▶ Aim of the exercise:
Check every line below for the word "bodies" and show those that hold it.

▶ Collected material:
-- START --

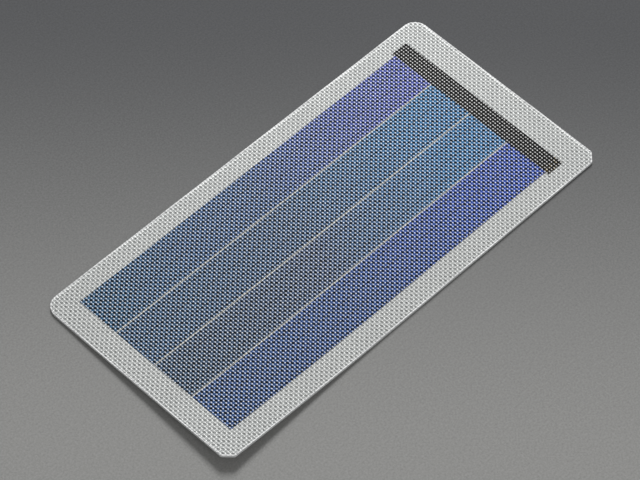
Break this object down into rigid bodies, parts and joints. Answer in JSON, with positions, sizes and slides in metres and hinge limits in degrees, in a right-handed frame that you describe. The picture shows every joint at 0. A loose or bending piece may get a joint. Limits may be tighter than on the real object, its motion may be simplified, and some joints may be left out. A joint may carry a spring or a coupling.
{
  "type": "flexible solar sheet",
  "caption": "Thin flexible laminated solar sheet with thin-film cells on steel foil in series, an embossed clear front and solder pads on its back.",
  "frame": {"origin": "middle of the back face, where the sheet rests", "axes": "+X towards the end with the contacts, along the long side; +Y towards the side with the two rounded corners; +Z out of the front face"},
  "size_m": [0.197, 0.097, 0.0012],
  "materials": {
    "back_sheet": "matt white polyester film",
    "bonding_layer": "clear to milky bonding film, fused between the sheets",
    "solar_cell": "thin-film silicon on steel foil, mirror-like, blue to violet with the thickness of the coating",
    "grid_wire": "fine copper wire with a dark carbon coat",
    "copper_ribbon": "rolled copper ribbon",
    "tinned_pad": "tinned copper, satin",
    "insulating_tape": "amber polyimide tape",
    "black_mask": "black film strip",
    "front_film": "clear fluoropolymer film with an embossed plain-weave relief"
  },
  "bodies": {
    "contact_half": {"back_sheet_contact_half": "back_sheet", "rear_bonding_layer_contact_half": "bonding_layer", "cell_1_contact_half": "solar_cell", "cell_2_contact_half": "solar_cell", "cell_3_contact_half": "solar_cell", "cell_4_contact_half": "solar_cell", "cell_1_wires_contact_half": "grid_wire", "cell_2_wires_contact_half": "grid_wire", "cell_3_wires_contact_half": "grid_wire", "cell_4_wires_contact_half": "grid_wire", "front_bonding_layer_contact_half": "bonding_layer", "front_film_contact_half": "front_film", "busbar_1": "copper_ribbon", "busbar_2": "copper_ribbon", "busbar_3": "copper_ribbon", "busbar_4": "copper_ribbon", "series_link_1_to_2": "copper_ribbon", "series_link_2_to_3": "copper_ribbon", "series_link_3_to_4": "copper_ribbon", "positive_lead": "copper_ribbon", "negative_lead": "copper_ribbon", "positive_solder_pad": "tinned_pad", "negative_solder_pad": "tinned_pad", "insulating_tape": "insulating_tape", "black_mask_strip": "black_mask"},
    "free_half": {"back_sheet_free_half": "back_sheet", "rear_bonding_layer_free_half": "bonding_layer", "cell_1_free_half": "solar_cell", "cell_2_free_half": "solar_cell", "cell_3_free_half": "solar_cell", "cell_4_free_half": "solar_cell", "cell_1_wires_free_half": "grid_wire", "cell_2_wires_free_half": "grid_wire", "cell_3_wires_free_half": "grid_wire", "cell_4_wires_free_half": "grid_wire", "front_bonding_layer_free_half": "bonding_layer", "front_film_free_half": "front_film"}
  },
  "joints": [
    {"name": "bend", "type": "hinge", "parent": "contact_half", "child": "free_half", "pos_m": [0, 0, 0.0006], "axis": [0, 1, 0], "range_deg": [-40, 40], "stiffness_Nm_per_rad": 0.2}
  ]
}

-- END --

▶ Solution for this exercise:
Break this object down into rigid bodies, parts and joints. Answer in JSON, with positions, sizes and slides in metres and hinge limits in degrees, in a right-handed frame that you describe. The picture shows every joint at 0. A loose or bending piece may get a joint. Limits may be tighter than on the real object, its motion may be simplified, and some joints may be left out. A joint may carry a spring or a coupling.
  "bodies": {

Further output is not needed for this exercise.